Crédit photo : VOISIN/PHANIE

L’exposition des consommateurs à des résidus de fongicides à base de SDHI (inhibiteurs de la succinate déshydrogénase) ne soulève pas de « préoccupation sanitaire », conclut une expertise de l’Agence nationale de sécurité sanitaire de l'alimentation, de l'environnement et du travail (Anses). Dans deux avis publiés le 5 décembre sur le sujet, les experts de l’Agence indiquent qu’ils vont poursuivre leurs investigations et invitent à ajuster certaines valeurs toxicologiques de référence.

Les SDHI sont utilisés contre les moisissures ou champignons qui se développent sur les céréales ou les fruits, mais aussi pour l’entretien des pelouses. Actuellement, 11 de ces substances SDHI sont approuvées en Europe pour des usages phytopharmaceutiques. En 2018, une tribune de scientifiques (avant une seconde en 2020) s’inquiétait des risques potentiels de ces produits pour la santé humaine, alors que les consommateurs y sont exposés via les aliments. L’année suivante, l’Anses n’avait pas identifié « d'éléments en faveur d'une alerte sanitaire » mais indiquait poursuivre les investigations.

Pas de « risque inacceptable »

Pour cette nouvelle analyse, les experts se sont appuyés sur deux méthodes distinctes d’évaluation, « l’une déterministe, l’autre probabiliste », est-il précisé. Ils en ont conclu « qu’il n’est pas attendu de risque inacceptable pour les consommateurs français ». Les auteurs relèvent qu’il n’y a pas de données épidémiologiques supplémentaires depuis l’expertise collective de l’Inserm « Pesticides et santé » de 2021.

Pour les sous-populations à risque, l’Anses a lancé une étude complémentaire sur l’impact des expositions environnementales sur le risque tumoral chez les sujets à risque de paragangliome héréditaire SDH-déterminé (étude PGL Expo) à l’aide de données épidémiologiques.

Côté méthodologie, le groupe de travail recommande en revanche d’ajuster 11 des 39 valeurs toxicologiques de référence (VTR), « en diminuant modérément leur valeur actuelle d’un facteur de réduction allant de 1,5 à 3,3 ». Ces évolutions sont justifiées par la requalification de niveaux de doses entraînant des effets indésirables, la sélection d’études « jugées plus pertinentes » ou « l’ajout d’un facteur d’incertitude supplémentaire ». Ces recommandations seront portées au niveau européen en vue d’une prise en compte dans les futures évaluations. Les experts encouragent également la recherche sur les modes d’action des SDHI et leurs conséquences sanitaires.
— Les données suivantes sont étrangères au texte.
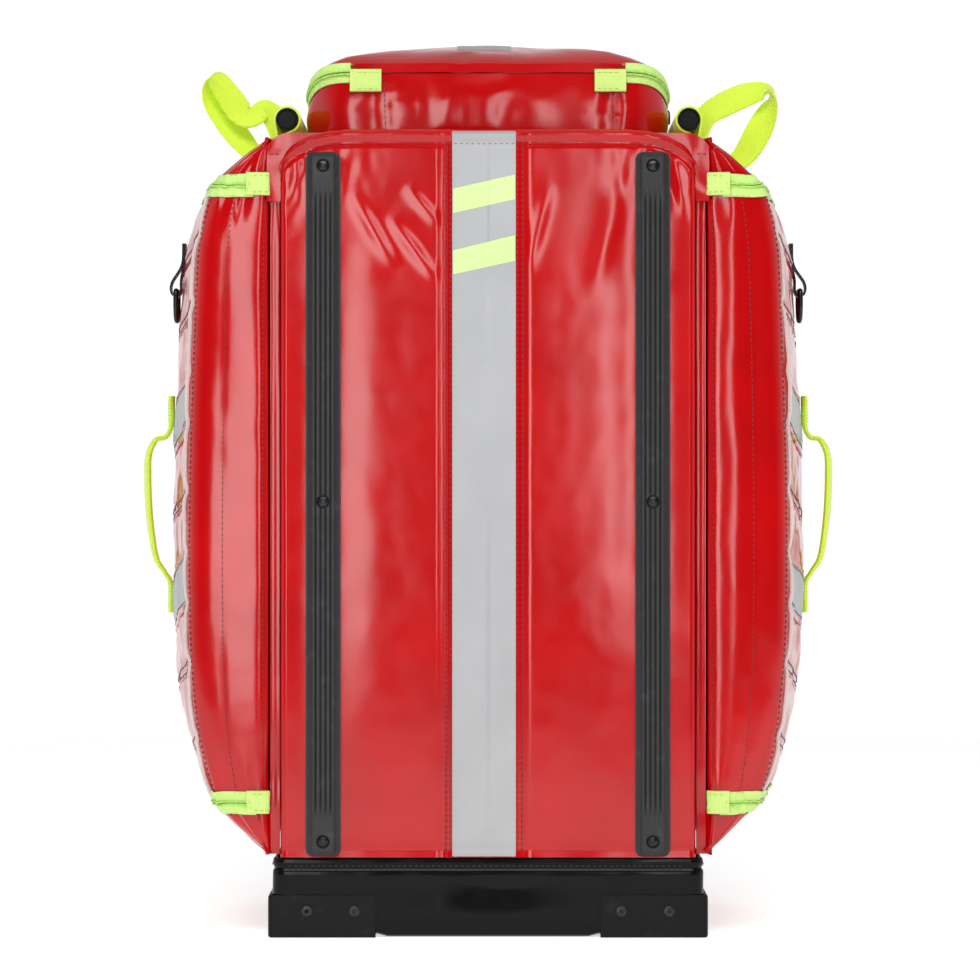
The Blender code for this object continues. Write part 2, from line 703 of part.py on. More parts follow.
def make_bodies():
    """The bodies that move, each with its empty on its joint's axis."""
    body("pack")
    body("lid", (0, POCKET_FRONT, ZIP_LINE), "pack")
    body("lid_slider", (0.1475, 0.045, zip_height(0.045)), "lid")
    for suffix, side in SIDES:
        door = "door_" + suffix
        body(door, (side * HINGE_X, HINGE_Y, 0.355), "pack")
        body("slider_" + suffix, (side * 0.2615, 0.065, 0.300), door)
        body("handle_" + suffix, (side * HANDLE_X, 0, 0.346), door)
        body("ring_" + suffix, (side * RING_X, 0, RING_Z), door)
        body("grip_" + suffix, (side * GRIP_SEAM_X, 0, GRIP_SEAM_Z), "pack")
        body("haul_" + suffix, (side * 0.190, HAUL_Y, 0.643), "pack")
        body("strap_" + suffix, (side * 0.050, *STRAP_PIVOT), "pack")
        body("wing_" + suffix, (side * WING_PIVOT_X, WING_PIVOT_Y, 0.120), "pack")


def main():
    make_bodies()
    front_panel()
    base_tray()
    upright_panels()
    pocket_wall()
    top_lid()
    lid_zipper()
    lid_slider()
    reflective_strip()
    back_pads()
    buckle("sternum", (0, 0.1600, STERNUM_Z), 0.018, ("strap_left", "strap_right"))
    for suffix, side in SIDES:
        door = "door_" + suffix
        divider("divider_" + suffix, side)
        side_frame("side_frame_" + suffix, side)
        side_door("side_door_" + suffix, side, door)
        door_zipper("door_zipper_" + suffix, side, door)
        door_slider("door_slider_" + suffix, side, "slider_" + suffix)
        skid_rail("skid_rail_" + suffix, side)
        for number, z in enumerate(RAIL_SCREW_Z):
            rail_screw(f"rail_screw_{suffix}_{number + 1}", side * RAIL_X, z)
        corner_guard("corner_guard_front_" + suffix, side, True)
        corner_guard("corner_guard_rear_" + suffix, side, False)
        for number, x in enumerate(GUARD_SCREW_X):
            guard_screw(f"guard_screw_{suffix}_{number + 1}", side * x)
        shoulder_grip(suffix, side)
        haul_loop(suffix, side)
        side_handle(suffix, side)
        d_ring(suffix, side)
        shoulder_strap(suffix, side)
        hip_wing(suffix, side)
        hip_buckle(suffix, side)


main()
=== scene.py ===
import math

import bpy
import numpy as np
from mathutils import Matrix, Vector, noise
from mathutils.bvhtree import BVHTree


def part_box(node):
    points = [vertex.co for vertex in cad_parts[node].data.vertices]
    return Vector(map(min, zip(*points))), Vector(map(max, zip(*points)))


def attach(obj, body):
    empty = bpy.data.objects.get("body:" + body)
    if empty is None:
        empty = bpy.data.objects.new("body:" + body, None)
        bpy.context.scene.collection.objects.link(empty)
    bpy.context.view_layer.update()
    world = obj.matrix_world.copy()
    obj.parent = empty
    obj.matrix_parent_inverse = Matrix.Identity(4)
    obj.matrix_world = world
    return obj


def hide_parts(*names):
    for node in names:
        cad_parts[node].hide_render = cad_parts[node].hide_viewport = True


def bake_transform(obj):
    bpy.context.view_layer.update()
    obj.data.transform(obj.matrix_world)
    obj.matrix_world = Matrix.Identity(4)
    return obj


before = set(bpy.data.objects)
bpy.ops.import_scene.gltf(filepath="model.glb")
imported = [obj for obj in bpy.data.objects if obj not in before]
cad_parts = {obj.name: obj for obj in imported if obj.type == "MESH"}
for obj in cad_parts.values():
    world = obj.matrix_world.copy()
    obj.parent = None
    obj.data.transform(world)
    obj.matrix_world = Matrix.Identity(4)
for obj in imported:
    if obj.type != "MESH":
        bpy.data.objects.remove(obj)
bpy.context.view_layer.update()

SIDES = (("left", -1), ("right", 1))

# Planes and edges taken from the frame
PANEL_LOW, PANEL_HIGH = (Vector(corner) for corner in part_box("front_panel"))
TRAY_LOW, TRAY_HIGH = (Vector(corner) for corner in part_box("base_tray"))
DECK_LOW, DECK_HIGH = (Vector(corner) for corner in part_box("top_deck"))
WALL_LOW, WALL_HIGH = (Vector(corner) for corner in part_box("top_pocket_wall"))
FRONT_Y = PANEL_LOW.y
HINGE_X = 0.176
POCKET_HALF, POCKET_RADIUS = WALL_HIGH.x, 0.040
POCKET_FRONT, POCKET_BACK = WALL_LOW.y, WALL_HIGH.y
ZIP_LINE, ZIP_DROP = 0.697, 0.017
WEBBING_WIDTH, TAB_SIZE = 0.025, (0.0185, 0.0018)

# Half a horizontal section of a side pocket, and how much of its offset each height has
SIDE_SECTION = (
    (-0.0085, -0.1500), (0.000, -0.1520), (0.012, -0.1545), (0.038, -0.1555), (0.058, -0.1510),
    (0.067, -0.1380), (0.074, -0.0980), (0.083, -0.0480), (0.088, 0.0000), (0.087, 0.0400),
    (0.080, 0.0750), (0.069, 0.0930), (0.048, 0.0990), (0.000, 0.1000),
)
SIDE_PROFILE = (
    (0.066, 0.03), (0.080, 0.27), (0.100, 0.55), (0.118, 0.71), (0.150, 0.85), (0.190, 0.94),
    (0.250, 1.00), (0.400, 0.99), (0.545, 0.90), (0.580, 0.80), (0.604, 0.65), (0.625, 0.36),
    (0.641, 0.03),
)
DOOR_LOW, DOOR_HIGH = 0.112, 0.598
ZIP_LOW, ZIP_HIGH = 0.107, 0.603
OPENING_LOW, OPENING_HIGH = 0.102, 0.608
SIDE_LOW, SIDE_HIGH = 0.066, 0.641
# Places along the section: the front corner, the widest point, and the edges behind the door
CORNER_U, WIDEST_U = 5.0, 8.0
DOOR_END, ZIP_U, FRAME_START, SECTION_END = 9.60, 9.75, 9.90, 13.0
U_LENGTH = 0.035  # metres to one step of u, near the zipper's rear line

# Half the width of the front edge left free of the zipper, which folds as the hinge
HINGE_HALF, LID_ZIP_HALF = 0.1045, 0.1110

FORWARD, BACKWARD, UP = Vector((0, -1, 0)), Vector((0, 1, 0)), Vector((0, 0, 1))


# ---------------------------------------------------------------- materials

RED = (0.50, 0.0004, 0.0020)
BLACK = (0.010, 0.0095, 0.011)
HI_VIS = (0.70, 0.96, 0.05)
TAB = (0.68, 0.92, 0.24)
TAPE = (0.66, 0.96, 0.26)
PALE = (0.62, 0.93, 0.33)
SILVER = (0.41, 0.415, 0.425)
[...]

Position divergente de deux experts

L’avis comporte en annexe la position divergente de deux membres du groupe de travail. Leurs critiques portent sur la manière dont l’expertise a été menée. Ils déplorent notamment que les résultats d’une analyse transversale des effets toxiques des SDHI aient été minorés. « Cette analyse, innovante par rapport à l’évaluation réglementaire substance par substance, visait à expliciter les toxicités d’organes communes ou différentes pour tous les SDHI expertisés », expliquent-ils.

L'analyse a révélé « des atteintes nombreuses et partagées entre les SDHI pour le rein, la perturbation endocrinienne, la neurotoxicité, les maladies oculaires, les atteintes des surrénales, cardiaques, du foie, de la thyroïde ». Selon eux, la minimisation de ces résultats « a pour conséquence de réduire le champ de l’expertise collective et de centrer les résultats sur la question purement réglementaire de l’analyse des VTR », alors que l’ambition devrait être « d’avoir une vision élargie de la problématique des SDHI ».